Noël va cette année se fêter en deux fois, nos enfants devant se répartir sur deux jours entre famille et belle-famille. Le sapin revêtu de boules très anciennes, dont les bougies jettent des flammes de gaieté, abrite les cadeaux pour la troisième génération. Après tous ces déballages, il faut réparer une soif avec un champagne Dom Pérignon 1975. La couleur est magiquement dorée, d’un or antique. La bulle est active dans la coupe. Et le goût de ce champagne est profond, envoûtant, impressionnant. C’est un champagne d’une grande personnalité. Comme on a du temps, on va pouvoir le confronter à de nombreuses saveurs de canapés variés et constater qu’il révèle à chaque fois des aspects nouveaux. Nous l’essayons sur un très bon Jésus ce qui l’excite bien. C’est incontestablement un champagne de grande classe.
Sur des coquilles Saint-Jacques crues au caviar, le Corton Charlemagne Bouchard Père & Fils 1997 se positionne bien : nez expressif, belle amertume sur une suffisante puissance. Mais j’ai l’intuition du Jésus. Et avec cette délicieuse charcuterie, le Corton Charlemagne prend une longueur rare. Il fuse en bouche et devient brillant. N’était cet apport typiquement lyonnais, je le trouve objectivement un peu moins bon que quand je le déguste dans la cave de Bouchard.
Le foie gras en terrine accueille Cheval Blanc 1981. Ce vin est d’une jeunesse particulière. Niveau parfait, bouchon comme d’hier, couleur noire d’encre, et des sensations envoûtantes de complexité : il change d’aspect en bouche à chaque instant. Ce n’est pas le Cheval Blanc rassurant habituel des années solides. Mais ce vin énigmatique à vastes facettes me conquiert.

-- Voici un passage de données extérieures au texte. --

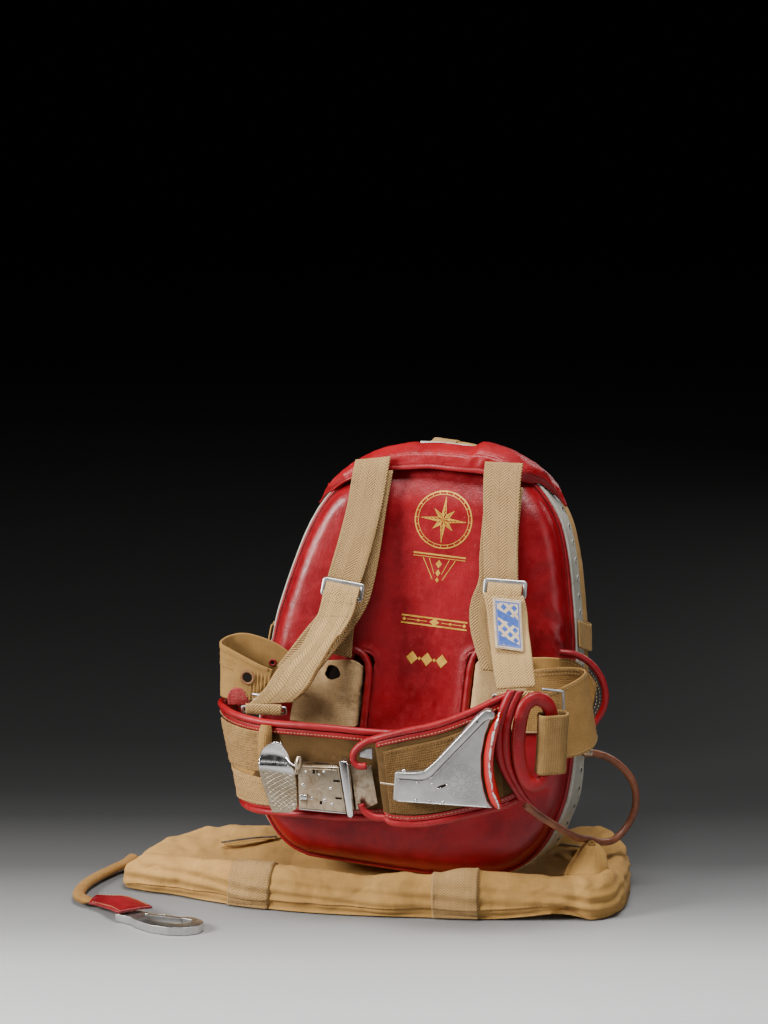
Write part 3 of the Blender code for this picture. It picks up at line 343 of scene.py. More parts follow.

Arrive alors sur une très pulpeuse volaille de Bresse une de ces surprises qui valorise tous les vins anciens : Château Petit Faurie de Soutard 1947. Très beau niveau aussi, bouchon de belle structure, nez d’ouverture rassurant, et présentation parfaite après six heures d’oxygénation. Ce qui frappe, c’est l’insolente sérénité de l’année 1947. Ce vin est simple, à l’aise, tranquille, sûr de lui. Il respire le bon vin. On sait que 1947 a fait des immenses Saint-Émilion, comme le légendaire Cheval Blanc (il y avait un petit clin d’œil de mettre un Cheval Blanc d’un coté et un Saint-Émilion 1947 de l’autre) et le magistral Clos Fourtet. Et là, ce Petit Faurie de Soutard affichait une élégance de Brumell. Très beau vin qui n’a évidemment pas la densité des plus grands vins, mais montre parfaitement la pertinence de 1947.

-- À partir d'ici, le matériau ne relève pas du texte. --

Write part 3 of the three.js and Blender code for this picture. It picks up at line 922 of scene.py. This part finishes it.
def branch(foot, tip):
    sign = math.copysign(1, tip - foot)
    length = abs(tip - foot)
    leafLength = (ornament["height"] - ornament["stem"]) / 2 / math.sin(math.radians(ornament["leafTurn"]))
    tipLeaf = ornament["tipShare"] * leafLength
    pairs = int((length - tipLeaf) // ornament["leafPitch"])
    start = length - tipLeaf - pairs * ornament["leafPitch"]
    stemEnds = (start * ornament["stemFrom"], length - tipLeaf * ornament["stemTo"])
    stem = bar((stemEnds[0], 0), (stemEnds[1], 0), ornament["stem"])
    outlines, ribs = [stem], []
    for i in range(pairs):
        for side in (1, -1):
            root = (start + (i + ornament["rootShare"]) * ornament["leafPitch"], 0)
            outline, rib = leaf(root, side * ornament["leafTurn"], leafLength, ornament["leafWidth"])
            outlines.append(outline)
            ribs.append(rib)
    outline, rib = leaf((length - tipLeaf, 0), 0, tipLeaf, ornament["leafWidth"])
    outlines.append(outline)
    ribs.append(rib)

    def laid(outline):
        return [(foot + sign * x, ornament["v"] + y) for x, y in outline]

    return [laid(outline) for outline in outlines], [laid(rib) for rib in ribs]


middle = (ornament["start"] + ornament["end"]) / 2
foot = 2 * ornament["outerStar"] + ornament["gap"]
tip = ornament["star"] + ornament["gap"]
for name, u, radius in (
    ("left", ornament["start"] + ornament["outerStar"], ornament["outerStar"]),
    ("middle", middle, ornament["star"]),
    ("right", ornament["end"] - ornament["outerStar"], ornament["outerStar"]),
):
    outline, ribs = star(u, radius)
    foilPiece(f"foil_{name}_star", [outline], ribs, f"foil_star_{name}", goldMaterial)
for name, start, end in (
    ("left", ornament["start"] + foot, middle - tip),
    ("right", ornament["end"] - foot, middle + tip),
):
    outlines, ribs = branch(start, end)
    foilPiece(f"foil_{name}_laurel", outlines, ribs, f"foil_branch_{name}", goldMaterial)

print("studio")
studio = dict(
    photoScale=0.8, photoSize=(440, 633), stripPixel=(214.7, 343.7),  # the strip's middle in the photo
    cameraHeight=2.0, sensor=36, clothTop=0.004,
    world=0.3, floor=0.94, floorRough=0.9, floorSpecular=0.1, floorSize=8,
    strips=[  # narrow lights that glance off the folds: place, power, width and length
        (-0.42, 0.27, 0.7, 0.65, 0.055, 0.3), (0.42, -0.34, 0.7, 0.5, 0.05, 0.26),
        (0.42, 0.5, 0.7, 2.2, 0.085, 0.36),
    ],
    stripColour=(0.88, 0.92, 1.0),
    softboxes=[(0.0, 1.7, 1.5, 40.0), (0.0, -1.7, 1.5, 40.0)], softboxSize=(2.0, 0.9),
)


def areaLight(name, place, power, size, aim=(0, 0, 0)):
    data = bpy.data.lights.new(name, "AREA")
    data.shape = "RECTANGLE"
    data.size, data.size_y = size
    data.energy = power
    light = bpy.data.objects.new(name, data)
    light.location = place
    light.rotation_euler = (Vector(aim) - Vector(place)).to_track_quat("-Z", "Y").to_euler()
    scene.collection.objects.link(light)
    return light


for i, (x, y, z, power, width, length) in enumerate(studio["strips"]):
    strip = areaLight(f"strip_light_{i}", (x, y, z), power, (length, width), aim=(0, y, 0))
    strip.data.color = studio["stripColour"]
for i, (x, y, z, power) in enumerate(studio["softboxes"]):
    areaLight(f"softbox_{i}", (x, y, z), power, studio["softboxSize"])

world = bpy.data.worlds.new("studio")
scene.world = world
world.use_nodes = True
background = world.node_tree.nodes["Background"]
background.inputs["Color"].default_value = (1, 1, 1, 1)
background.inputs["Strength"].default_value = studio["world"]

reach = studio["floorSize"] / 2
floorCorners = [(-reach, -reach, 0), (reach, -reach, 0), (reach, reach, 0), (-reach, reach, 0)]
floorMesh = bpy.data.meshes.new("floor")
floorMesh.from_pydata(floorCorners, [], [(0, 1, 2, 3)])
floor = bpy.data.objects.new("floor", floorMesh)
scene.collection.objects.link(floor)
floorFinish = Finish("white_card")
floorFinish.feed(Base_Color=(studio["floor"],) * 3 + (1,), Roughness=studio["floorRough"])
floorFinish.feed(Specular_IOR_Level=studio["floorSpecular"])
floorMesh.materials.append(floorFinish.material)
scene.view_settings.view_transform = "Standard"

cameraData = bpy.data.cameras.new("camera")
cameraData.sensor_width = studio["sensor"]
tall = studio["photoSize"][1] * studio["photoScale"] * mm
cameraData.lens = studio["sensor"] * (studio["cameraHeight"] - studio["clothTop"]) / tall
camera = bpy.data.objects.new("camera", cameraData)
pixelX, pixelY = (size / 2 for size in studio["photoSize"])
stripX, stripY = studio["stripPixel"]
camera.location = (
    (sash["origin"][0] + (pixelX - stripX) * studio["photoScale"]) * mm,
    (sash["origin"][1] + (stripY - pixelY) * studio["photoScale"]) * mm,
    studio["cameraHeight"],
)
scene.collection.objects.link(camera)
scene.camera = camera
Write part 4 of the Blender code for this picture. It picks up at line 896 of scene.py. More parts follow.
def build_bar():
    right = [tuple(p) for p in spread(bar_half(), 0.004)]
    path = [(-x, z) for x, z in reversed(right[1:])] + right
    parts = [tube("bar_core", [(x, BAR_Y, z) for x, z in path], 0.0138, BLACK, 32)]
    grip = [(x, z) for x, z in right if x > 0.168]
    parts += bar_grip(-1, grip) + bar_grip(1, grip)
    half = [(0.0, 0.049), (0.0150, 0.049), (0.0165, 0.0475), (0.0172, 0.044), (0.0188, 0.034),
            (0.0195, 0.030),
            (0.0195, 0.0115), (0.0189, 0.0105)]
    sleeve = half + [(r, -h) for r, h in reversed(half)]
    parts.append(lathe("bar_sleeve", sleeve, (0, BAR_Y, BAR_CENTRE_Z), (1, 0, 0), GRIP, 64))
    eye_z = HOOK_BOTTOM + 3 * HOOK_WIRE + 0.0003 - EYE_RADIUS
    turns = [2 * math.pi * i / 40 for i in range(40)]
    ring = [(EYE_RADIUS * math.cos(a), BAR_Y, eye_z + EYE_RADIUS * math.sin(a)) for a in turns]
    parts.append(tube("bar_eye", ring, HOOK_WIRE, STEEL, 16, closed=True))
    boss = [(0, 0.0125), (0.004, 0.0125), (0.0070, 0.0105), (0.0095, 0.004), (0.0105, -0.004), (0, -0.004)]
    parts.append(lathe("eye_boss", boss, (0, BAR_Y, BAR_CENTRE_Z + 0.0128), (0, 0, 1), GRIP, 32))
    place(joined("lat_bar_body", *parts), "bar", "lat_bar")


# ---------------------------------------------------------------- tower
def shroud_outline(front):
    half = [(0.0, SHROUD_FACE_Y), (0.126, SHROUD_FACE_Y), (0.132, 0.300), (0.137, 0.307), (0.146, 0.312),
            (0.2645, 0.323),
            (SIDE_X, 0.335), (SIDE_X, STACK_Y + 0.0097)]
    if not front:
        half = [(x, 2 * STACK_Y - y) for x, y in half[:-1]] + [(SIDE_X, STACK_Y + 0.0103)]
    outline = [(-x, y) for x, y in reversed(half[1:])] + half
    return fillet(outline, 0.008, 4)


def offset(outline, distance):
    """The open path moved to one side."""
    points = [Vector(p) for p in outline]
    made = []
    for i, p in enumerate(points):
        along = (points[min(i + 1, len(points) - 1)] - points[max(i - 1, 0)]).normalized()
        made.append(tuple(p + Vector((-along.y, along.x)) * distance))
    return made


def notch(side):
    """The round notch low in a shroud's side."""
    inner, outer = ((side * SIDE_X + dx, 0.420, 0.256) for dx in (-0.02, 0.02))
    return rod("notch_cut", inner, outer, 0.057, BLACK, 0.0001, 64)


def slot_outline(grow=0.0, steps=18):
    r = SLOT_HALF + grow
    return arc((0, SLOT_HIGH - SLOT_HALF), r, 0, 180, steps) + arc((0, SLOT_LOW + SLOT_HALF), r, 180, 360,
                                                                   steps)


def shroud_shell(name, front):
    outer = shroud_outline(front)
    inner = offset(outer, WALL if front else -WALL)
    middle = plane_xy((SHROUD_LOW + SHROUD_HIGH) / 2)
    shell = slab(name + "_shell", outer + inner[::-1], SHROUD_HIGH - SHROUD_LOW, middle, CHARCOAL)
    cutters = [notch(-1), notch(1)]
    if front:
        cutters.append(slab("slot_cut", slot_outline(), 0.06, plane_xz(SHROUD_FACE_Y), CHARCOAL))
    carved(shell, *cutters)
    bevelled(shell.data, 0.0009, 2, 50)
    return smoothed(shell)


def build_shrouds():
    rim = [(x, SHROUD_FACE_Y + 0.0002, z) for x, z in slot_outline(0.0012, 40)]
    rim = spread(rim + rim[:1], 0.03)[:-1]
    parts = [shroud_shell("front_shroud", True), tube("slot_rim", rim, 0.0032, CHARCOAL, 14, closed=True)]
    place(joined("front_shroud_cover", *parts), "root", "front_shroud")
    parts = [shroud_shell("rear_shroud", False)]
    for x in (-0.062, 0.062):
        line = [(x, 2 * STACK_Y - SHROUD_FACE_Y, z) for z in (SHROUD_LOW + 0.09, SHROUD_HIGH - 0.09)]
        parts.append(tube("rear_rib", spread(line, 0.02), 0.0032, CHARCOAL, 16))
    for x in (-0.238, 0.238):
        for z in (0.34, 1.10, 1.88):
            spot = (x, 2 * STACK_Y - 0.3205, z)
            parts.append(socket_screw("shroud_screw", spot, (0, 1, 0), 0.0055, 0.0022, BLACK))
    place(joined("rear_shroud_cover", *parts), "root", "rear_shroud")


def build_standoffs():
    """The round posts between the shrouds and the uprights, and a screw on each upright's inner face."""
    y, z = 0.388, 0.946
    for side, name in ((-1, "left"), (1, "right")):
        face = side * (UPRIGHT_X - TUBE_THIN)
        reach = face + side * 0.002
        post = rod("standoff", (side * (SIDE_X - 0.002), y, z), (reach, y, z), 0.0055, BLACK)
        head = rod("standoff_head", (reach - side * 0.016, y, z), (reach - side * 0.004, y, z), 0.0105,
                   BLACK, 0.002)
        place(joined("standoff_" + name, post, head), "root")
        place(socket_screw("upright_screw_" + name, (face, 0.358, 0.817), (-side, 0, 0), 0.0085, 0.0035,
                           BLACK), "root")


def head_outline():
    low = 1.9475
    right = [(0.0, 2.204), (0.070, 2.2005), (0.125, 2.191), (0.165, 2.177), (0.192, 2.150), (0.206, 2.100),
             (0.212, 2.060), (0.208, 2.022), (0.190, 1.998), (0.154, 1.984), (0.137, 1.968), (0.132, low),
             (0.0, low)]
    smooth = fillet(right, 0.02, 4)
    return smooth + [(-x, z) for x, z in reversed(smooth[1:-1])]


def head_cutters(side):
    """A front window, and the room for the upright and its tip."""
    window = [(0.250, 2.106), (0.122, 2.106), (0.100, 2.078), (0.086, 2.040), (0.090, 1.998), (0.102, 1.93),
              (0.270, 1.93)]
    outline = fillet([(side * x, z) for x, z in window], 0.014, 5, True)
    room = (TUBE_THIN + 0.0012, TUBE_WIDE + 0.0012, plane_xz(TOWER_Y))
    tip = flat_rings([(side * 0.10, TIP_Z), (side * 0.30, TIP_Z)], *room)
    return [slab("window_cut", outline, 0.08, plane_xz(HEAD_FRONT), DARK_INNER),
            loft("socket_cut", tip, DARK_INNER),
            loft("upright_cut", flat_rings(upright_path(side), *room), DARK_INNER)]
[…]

La crème au chocolat et caramel de mon épouse est un moment de séduction qui avait conquis Pierre Hermé, ce Satan de la pâtisserie, tant il achète facilement nos âmes avec ses saveurs diaboliques. J’eus une idée Dalinienne, transcendantale pour tout dire, de lui adjoindre une Fine Bourgogne du Domaine de la Romanée Conti 1979. Un orgasme culinaire total. Absolument redoutable. La tarte Tatin quant à elle se maria avec une ravissante bouteille (voir photo ci-dessus) que j’avais prélevée au hasard en cave : la capsule est dorée comme un beau cuivre. Le bouchon est sain, le niveau est particulièrement plein, l’étiquette passe-partout est d’une beauté ancillaire : « Grand Vin d’Origine », suivi de « Sauternes ». Et en petit : « appellation contrôlée ». Seul un lourd blason emprisonnant un puissant lion rouge toutes griffes dehors veut faire oublier l’origine roturière. Le détail qui a de l’importance, c’est l’année : 1929. Et la couleur magiquement dorée de ce Sauternes 1929, mis en bouteille en négoce ou chez un caviste, m’avait incité à retenir ce vin pour Noël.
A l’ouverture des arômes d’agrumes. En bouche, agrumes, caramel, coing, pâtes confites. Un certain manque d’ampleur. Mais un témoignage supplémentaire d’un thème d’évidence : ce qui vient de 1947 est bon, ce qui vient de 1929 est bon. De ce premier dîner de Noël j’ai préféré et de loin le Dom Pérignon 1975, suivi du Petit Faurie de Soutard 1947.